Reproduce the data in its entirety, exactly as supplied.
:: Dataset extract
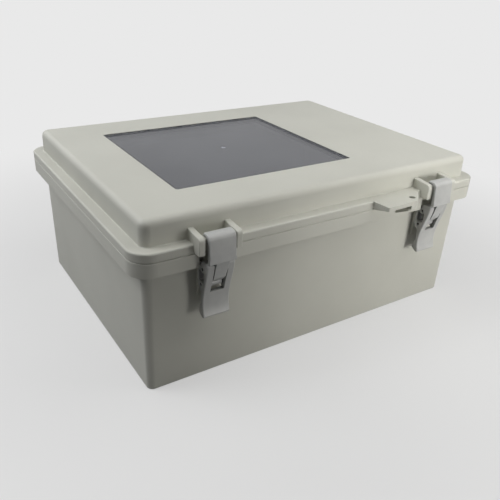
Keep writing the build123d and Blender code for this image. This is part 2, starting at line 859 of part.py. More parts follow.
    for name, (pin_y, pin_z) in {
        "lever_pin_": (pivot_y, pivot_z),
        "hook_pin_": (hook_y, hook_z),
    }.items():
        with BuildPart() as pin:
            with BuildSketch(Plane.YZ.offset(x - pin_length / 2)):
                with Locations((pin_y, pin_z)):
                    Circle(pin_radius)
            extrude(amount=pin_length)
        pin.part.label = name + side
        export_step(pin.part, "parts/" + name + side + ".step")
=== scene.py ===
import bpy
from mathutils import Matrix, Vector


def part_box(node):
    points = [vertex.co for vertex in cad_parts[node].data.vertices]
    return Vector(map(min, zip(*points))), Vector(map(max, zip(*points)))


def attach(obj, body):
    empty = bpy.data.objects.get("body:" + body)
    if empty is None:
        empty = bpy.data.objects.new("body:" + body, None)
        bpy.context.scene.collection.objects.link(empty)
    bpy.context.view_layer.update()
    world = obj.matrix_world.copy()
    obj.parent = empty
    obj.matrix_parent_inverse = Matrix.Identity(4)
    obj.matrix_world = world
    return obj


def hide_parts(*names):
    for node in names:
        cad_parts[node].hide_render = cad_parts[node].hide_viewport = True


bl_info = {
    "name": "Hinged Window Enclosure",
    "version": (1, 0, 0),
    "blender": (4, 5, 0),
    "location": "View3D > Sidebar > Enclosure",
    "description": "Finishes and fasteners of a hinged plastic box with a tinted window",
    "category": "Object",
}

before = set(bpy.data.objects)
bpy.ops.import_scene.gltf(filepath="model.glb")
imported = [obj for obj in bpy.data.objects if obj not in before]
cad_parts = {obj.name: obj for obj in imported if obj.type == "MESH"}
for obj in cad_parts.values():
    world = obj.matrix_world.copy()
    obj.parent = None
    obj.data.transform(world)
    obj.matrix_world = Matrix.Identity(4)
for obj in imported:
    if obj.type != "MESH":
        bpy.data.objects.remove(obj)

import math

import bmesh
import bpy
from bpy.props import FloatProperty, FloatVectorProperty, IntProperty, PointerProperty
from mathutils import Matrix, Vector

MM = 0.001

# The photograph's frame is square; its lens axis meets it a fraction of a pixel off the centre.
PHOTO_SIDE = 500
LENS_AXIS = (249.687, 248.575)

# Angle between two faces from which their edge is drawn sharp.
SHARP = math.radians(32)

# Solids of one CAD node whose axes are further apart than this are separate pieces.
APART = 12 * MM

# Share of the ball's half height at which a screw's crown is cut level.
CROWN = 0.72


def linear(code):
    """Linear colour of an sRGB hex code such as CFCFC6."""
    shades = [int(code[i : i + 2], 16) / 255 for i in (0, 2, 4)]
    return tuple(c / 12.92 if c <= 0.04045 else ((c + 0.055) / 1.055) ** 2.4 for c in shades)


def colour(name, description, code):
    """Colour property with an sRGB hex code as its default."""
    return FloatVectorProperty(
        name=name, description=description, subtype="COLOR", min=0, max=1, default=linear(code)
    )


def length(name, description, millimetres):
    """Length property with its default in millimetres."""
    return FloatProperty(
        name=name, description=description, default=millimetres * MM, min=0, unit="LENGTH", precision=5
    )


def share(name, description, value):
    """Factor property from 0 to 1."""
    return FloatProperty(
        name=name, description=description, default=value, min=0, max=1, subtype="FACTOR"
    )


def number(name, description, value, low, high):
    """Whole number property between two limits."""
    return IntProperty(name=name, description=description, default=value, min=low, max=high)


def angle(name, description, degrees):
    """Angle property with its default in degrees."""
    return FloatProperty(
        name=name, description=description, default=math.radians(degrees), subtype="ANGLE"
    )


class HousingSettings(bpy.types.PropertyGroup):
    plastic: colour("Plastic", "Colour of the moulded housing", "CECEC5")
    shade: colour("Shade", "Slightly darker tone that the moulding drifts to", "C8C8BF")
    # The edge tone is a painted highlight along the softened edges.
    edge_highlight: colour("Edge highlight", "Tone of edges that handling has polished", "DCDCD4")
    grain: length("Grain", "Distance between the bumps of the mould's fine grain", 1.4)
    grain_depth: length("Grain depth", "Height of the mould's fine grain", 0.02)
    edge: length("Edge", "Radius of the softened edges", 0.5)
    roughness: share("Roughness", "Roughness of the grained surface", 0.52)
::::
*Finished answer:*
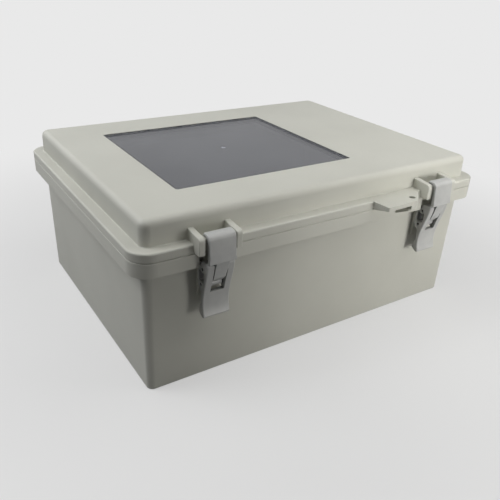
Keep writing the build123d and Blender code for this image. This is part 2, starting at line 859 of part.py. More parts follow.
    for name, (pin_y, pin_z) in {
        "lever_pin_": (pivot_y, pivot_z),
        "hook_pin_": (hook_y, hook_z),
    }.items():
        with BuildPart() as pin:
            with BuildSketch(Plane.YZ.offset(x - pin_length / 2)):
                with Locations((pin_y, pin_z)):
                    Circle(pin_radius)
            extrude(amount=pin_length)
        pin.part.label = name + side
        export_step(pin.part, "parts/" + name + side + ".step")
=== scene.py ===
import bpy
from mathutils import Matrix, Vector


def part_box(node):
    points = [vertex.co for vertex in cad_parts[node].data.vertices]
    return Vector(map(min, zip(*points))), Vector(map(max, zip(*points)))


def attach(obj, body):
    empty = bpy.data.objects.get("body:" + body)
    if empty is None:
        empty = bpy.data.objects.new("body:" + body, None)
        bpy.context.scene.collection.objects.link(empty)
    bpy.context.view_layer.update()
    world = obj.matrix_world.copy()
    obj.parent = empty
    obj.matrix_parent_inverse = Matrix.Identity(4)
    obj.matrix_world = world
    return obj


def hide_parts(*names):
    for node in names:
        cad_parts[node].hide_render = cad_parts[node].hide_viewport = True


bl_info = {
    "name": "Hinged Window Enclosure",
    "version": (1, 0, 0),
    "blender": (4, 5, 0),
    "location": "View3D > Sidebar > Enclosure",
    "description": "Finishes and fasteners of a hinged plastic box with a tinted window",
    "category": "Object",
}

before = set(bpy.data.objects)
bpy.ops.import_scene.gltf(filepath="model.glb")
imported = [obj for obj in bpy.data.objects if obj not in before]
cad_parts = {obj.name: obj for obj in imported if obj.type == "MESH"}
for obj in cad_parts.values():
    world = obj.matrix_world.copy()
    obj.parent = None
    obj.data.transform(world)
    obj.matrix_world = Matrix.Identity(4)
for obj in imported:
    if obj.type != "MESH":
        bpy.data.objects.remove(obj)

import math

import bmesh
import bpy
from bpy.props import FloatProperty, FloatVectorProperty, IntProperty, PointerProperty
from mathutils import Matrix, Vector

MM = 0.001

# The photograph's frame is square; its lens axis meets it a fraction of a pixel off the centre.
PHOTO_SIDE = 500
LENS_AXIS = (249.687, 248.575)

# Angle between two faces from which their edge is drawn sharp.
SHARP = math.radians(32)

# Solids of one CAD node whose axes are further apart than this are separate pieces.
APART = 12 * MM

# Share of the ball's half height at which a screw's crown is cut level.
CROWN = 0.72


def linear(code):
    """Linear colour of an sRGB hex code such as CFCFC6."""
    shades = [int(code[i : i + 2], 16) / 255 for i in (0, 2, 4)]
    return tuple(c / 12.92 if c <= 0.04045 else ((c + 0.055) / 1.055) ** 2.4 for c in shades)


def colour(name, description, code):
    """Colour property with an sRGB hex code as its default."""
    return FloatVectorProperty(
        name=name, description=description, subtype="COLOR", min=0, max=1, default=linear(code)
    )


def length(name, description, millimetres):
    """Length property with its default in millimetres."""
    return FloatProperty(
        name=name, description=description, default=millimetres * MM, min=0, unit="LENGTH", precision=5
    )


def share(name, description, value):
    """Factor property from 0 to 1."""
    return FloatProperty(
        name=name, description=description, default=value, min=0, max=1, subtype="FACTOR"
    )


def number(name, description, value, low, high):
    """Whole number property between two limits."""
    return IntProperty(name=name, description=description, default=value, min=low, max=high)


def angle(name, description, degrees):
    """Angle property with its default in degrees."""
    return FloatProperty(
        name=name, description=description, default=math.radians(degrees), subtype="ANGLE"
    )


class HousingSettings(bpy.types.PropertyGroup):
    plastic: colour("Plastic", "Colour of the moulded housing", "CECEC5")
    shade: colour("Shade", "Slightly darker tone that the moulding drifts to", "C8C8BF")
    # The edge tone is a painted highlight along the softened edges.
    edge_highlight: colour("Edge highlight", "Tone of edges that handling has polished", "DCDCD4")
    grain: length("Grain", "Distance between the bumps of the mould's fine grain", 1.4)
    grain_depth: length("Grain depth", "Height of the mould's fine grain", 0.02)
    edge: length("Edge", "Radius of the softened edges", 0.5)
    roughness: share("Roughness", "Roughness of the grained surface", 0.52)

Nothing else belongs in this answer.